▶ _Set task_
The first line to copy is the one with "for number, x"; the last is the one with "before = set(bpy.data.objects)". Copy each line in that range exactly, leaving out all others.

____________________

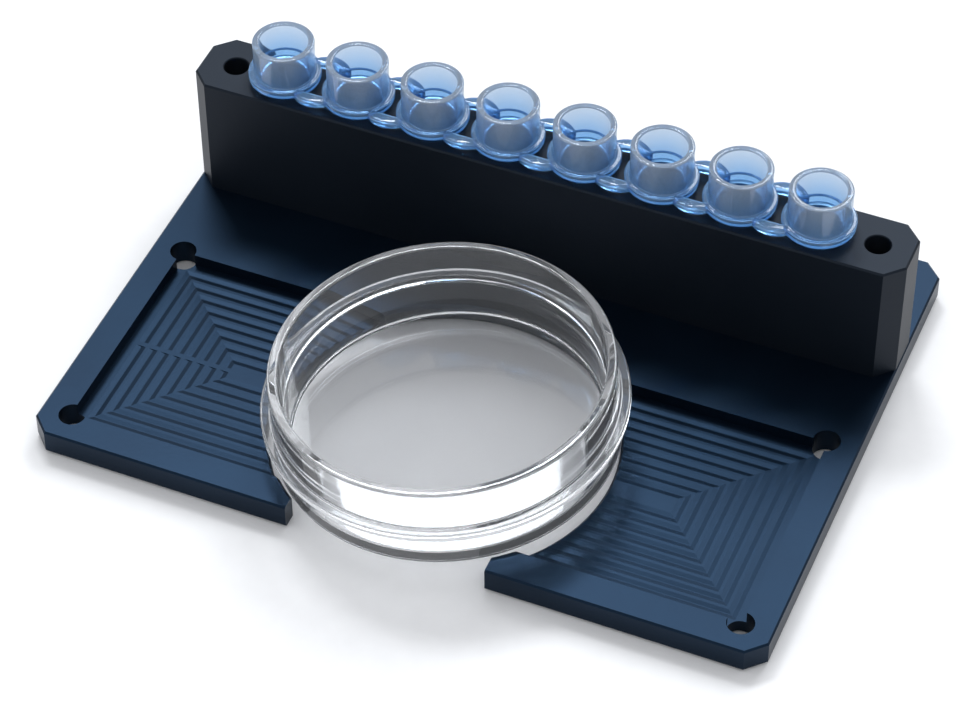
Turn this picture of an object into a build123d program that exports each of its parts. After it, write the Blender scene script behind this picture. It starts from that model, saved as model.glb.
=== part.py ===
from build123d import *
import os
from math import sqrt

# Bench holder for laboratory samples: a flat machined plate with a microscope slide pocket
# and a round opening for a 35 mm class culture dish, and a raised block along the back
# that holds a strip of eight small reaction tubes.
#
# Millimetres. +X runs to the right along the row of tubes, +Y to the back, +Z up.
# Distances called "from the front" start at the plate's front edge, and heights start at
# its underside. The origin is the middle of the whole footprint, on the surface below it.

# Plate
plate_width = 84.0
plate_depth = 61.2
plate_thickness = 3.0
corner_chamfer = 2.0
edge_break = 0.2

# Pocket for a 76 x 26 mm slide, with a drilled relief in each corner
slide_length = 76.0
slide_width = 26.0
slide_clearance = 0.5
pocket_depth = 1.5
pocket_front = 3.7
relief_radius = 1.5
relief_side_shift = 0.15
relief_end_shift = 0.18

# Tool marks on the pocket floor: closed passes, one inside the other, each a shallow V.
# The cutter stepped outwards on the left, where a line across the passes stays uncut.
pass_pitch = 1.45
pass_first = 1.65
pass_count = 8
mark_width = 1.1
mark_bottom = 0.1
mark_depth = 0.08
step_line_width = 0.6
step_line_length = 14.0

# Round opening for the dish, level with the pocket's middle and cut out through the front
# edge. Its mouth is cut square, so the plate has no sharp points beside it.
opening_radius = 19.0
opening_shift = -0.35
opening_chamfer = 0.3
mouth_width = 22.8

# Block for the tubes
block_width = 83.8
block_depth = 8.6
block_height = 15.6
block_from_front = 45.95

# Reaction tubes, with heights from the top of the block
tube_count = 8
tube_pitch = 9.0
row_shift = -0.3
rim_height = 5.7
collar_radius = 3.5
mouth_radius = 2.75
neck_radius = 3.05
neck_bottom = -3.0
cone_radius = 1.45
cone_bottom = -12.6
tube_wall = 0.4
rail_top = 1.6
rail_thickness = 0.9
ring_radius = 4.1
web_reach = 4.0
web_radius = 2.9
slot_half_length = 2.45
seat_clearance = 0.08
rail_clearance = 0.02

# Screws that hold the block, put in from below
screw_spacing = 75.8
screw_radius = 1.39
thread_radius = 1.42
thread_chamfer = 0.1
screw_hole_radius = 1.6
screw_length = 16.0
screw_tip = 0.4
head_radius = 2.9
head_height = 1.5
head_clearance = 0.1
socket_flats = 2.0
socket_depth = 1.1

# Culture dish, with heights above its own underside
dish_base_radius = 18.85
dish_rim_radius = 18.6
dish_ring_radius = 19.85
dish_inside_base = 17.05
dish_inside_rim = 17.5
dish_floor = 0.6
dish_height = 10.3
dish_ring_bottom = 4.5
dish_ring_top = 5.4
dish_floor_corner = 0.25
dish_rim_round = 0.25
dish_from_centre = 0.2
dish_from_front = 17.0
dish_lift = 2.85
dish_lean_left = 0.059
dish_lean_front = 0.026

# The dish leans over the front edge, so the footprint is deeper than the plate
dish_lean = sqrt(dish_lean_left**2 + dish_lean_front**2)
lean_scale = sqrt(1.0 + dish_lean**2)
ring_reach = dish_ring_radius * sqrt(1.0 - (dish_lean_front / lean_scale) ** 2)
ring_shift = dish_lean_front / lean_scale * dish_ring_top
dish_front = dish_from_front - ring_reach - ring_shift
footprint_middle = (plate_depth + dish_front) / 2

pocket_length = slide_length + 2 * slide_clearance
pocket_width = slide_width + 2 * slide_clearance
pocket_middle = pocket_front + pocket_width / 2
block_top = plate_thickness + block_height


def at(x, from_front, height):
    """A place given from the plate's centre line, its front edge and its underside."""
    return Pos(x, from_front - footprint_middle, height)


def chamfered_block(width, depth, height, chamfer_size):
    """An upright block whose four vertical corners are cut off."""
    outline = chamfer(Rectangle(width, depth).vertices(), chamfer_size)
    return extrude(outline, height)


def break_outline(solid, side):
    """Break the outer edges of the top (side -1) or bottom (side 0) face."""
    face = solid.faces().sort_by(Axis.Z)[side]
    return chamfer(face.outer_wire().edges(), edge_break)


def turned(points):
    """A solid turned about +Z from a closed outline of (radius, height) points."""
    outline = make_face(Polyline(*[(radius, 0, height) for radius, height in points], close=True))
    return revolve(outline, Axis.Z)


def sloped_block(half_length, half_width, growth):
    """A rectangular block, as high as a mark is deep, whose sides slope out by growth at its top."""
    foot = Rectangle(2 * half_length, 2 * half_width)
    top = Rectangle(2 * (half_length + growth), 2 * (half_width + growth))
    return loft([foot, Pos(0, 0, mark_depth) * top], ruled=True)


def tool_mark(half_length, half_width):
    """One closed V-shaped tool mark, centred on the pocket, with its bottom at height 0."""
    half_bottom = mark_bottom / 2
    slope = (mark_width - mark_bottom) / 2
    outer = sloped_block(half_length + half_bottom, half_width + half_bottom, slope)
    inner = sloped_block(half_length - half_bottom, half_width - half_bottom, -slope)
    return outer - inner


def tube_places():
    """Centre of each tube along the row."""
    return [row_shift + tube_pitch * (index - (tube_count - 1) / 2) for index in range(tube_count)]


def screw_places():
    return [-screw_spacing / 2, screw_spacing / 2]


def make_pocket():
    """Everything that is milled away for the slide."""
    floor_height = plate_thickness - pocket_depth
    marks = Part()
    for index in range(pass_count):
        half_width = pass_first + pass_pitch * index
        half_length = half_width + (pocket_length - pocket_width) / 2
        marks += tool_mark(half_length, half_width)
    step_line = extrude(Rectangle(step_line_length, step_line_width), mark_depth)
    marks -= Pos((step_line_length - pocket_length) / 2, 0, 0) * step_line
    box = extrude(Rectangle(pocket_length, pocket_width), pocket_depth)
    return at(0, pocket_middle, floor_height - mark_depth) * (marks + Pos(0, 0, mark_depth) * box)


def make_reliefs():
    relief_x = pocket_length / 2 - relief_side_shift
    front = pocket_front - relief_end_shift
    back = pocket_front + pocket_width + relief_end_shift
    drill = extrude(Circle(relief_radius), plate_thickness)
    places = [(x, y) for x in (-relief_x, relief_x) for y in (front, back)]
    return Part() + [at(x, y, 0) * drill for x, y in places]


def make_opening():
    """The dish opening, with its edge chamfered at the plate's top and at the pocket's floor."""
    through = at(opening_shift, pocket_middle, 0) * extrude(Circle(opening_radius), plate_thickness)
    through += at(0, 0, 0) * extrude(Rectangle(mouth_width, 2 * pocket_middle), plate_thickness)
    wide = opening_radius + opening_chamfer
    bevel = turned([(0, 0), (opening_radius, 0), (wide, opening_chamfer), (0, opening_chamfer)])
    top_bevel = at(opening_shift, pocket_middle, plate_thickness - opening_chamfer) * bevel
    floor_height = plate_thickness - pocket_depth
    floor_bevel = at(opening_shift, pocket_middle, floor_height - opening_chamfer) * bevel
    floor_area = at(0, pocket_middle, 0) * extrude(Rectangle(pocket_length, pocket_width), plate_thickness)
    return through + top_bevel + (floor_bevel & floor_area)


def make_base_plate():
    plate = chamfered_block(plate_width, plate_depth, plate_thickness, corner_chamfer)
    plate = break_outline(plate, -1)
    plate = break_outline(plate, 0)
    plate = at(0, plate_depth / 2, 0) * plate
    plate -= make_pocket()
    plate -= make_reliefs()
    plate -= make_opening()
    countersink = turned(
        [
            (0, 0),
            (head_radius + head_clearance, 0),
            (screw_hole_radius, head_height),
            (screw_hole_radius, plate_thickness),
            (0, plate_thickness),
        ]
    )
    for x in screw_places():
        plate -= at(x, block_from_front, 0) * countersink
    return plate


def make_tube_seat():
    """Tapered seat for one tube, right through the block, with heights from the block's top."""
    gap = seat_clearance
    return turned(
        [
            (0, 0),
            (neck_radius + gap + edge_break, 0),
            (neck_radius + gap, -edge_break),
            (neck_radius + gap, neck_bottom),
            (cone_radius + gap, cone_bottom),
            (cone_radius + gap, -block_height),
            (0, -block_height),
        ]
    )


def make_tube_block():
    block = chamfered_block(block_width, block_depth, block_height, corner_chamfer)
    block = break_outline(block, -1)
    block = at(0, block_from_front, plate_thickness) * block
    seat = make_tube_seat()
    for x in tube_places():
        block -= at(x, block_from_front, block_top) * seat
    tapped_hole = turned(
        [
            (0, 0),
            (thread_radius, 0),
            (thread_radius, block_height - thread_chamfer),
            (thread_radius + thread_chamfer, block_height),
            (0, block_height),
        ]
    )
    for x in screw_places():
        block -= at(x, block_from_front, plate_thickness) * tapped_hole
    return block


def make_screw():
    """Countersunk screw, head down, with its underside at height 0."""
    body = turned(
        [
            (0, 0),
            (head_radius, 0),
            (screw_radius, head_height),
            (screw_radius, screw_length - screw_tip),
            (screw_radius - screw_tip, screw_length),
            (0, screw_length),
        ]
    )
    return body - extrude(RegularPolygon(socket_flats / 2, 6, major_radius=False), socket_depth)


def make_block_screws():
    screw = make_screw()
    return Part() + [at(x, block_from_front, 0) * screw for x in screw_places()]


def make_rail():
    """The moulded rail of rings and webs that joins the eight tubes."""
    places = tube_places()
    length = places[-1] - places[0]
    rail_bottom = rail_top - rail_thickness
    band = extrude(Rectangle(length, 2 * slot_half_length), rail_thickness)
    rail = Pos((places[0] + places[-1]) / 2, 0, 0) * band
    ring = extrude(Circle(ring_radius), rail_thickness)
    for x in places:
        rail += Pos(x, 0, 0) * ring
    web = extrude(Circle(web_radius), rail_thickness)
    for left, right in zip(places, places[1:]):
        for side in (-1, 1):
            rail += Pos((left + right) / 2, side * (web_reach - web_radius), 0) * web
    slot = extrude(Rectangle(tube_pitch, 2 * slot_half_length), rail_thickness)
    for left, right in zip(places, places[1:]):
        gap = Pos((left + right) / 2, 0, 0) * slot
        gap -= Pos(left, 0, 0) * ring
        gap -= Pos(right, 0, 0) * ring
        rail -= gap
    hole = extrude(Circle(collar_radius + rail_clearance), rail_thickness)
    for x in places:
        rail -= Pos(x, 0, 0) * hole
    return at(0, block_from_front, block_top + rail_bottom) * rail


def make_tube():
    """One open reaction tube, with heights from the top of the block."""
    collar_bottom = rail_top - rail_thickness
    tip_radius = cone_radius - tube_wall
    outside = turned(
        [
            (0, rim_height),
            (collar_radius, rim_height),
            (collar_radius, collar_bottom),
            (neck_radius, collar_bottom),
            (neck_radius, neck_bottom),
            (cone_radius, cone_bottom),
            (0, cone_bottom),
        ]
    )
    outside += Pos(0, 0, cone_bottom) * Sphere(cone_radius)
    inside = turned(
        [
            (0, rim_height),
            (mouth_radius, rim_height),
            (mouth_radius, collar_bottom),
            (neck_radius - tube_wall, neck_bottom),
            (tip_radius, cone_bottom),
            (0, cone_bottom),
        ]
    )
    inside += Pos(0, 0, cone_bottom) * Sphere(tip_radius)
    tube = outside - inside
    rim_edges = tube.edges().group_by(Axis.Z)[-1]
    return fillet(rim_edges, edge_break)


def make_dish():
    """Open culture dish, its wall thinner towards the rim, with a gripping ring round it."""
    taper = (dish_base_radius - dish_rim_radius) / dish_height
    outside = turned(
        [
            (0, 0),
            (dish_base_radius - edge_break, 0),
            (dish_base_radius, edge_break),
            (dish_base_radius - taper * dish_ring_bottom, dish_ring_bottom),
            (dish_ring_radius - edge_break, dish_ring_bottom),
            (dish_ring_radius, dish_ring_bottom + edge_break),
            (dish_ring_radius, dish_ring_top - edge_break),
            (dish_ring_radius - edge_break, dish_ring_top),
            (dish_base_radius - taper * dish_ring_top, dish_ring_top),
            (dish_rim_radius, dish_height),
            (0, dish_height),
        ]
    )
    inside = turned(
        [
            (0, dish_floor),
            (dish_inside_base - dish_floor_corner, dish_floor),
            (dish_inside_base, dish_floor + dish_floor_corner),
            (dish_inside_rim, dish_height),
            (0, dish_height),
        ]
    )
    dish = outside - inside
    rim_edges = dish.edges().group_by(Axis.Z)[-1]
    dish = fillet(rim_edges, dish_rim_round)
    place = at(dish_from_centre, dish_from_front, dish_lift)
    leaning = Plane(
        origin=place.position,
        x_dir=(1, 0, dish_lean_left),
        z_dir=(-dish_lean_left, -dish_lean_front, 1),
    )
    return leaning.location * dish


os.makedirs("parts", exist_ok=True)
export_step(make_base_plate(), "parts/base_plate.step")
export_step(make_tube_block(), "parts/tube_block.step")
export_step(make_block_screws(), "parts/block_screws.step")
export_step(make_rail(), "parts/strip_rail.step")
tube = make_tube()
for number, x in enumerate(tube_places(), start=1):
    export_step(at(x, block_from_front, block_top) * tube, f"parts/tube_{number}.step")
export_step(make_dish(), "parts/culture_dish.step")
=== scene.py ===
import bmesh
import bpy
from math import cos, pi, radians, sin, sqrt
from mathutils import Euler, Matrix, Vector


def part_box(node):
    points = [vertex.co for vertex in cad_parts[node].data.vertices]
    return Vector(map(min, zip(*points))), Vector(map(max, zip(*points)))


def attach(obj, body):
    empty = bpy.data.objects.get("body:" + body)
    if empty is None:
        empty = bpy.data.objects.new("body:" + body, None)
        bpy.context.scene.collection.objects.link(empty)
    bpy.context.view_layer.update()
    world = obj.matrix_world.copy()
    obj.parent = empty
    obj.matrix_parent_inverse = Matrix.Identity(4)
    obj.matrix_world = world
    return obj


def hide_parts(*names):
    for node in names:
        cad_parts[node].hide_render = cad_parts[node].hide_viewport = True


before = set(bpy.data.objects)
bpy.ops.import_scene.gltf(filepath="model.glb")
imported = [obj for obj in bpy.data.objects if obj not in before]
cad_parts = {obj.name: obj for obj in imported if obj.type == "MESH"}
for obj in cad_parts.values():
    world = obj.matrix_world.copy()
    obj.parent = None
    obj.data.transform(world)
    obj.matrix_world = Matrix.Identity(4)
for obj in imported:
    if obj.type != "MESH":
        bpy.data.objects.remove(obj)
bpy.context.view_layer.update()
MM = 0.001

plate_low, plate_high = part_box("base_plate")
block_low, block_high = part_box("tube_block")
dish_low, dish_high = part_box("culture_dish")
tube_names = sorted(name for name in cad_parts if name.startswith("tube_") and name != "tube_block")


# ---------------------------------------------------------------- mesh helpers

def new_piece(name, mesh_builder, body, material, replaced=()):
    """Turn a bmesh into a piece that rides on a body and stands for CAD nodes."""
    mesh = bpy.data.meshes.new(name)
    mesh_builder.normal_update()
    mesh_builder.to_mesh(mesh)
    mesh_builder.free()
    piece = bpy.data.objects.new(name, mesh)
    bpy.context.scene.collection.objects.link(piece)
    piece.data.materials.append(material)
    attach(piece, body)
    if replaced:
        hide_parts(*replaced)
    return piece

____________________

▶ _The solution_
for number, x in enumerate(tube_places(), start=1):
    export_step(at(x, block_from_front, block_top) * tube, f"parts/tube_{number}.step")
export_step(make_dish(), "parts/culture_dish.step")
=== scene.py ===
import bmesh
import bpy
from math import cos, pi, radians, sin, sqrt
from mathutils import Euler, Matrix, Vector


def part_box(node):
    points = [vertex.co for vertex in cad_parts[node].data.vertices]
    return Vector(map(min, zip(*points))), Vector(map(max, zip(*points)))


def attach(obj, body):
    empty = bpy.data.objects.get("body:" + body)
    if empty is None:
        empty = bpy.data.objects.new("body:" + body, None)
        bpy.context.scene.collection.objects.link(empty)
    bpy.context.view_layer.update()
    world = obj.matrix_world.copy()
    obj.parent = empty
    obj.matrix_parent_inverse = Matrix.Identity(4)
    obj.matrix_world = world
    return obj


def hide_parts(*names):
    for node in names:
        cad_parts[node].hide_render = cad_parts[node].hide_viewport = True


before = set(bpy.data.objects)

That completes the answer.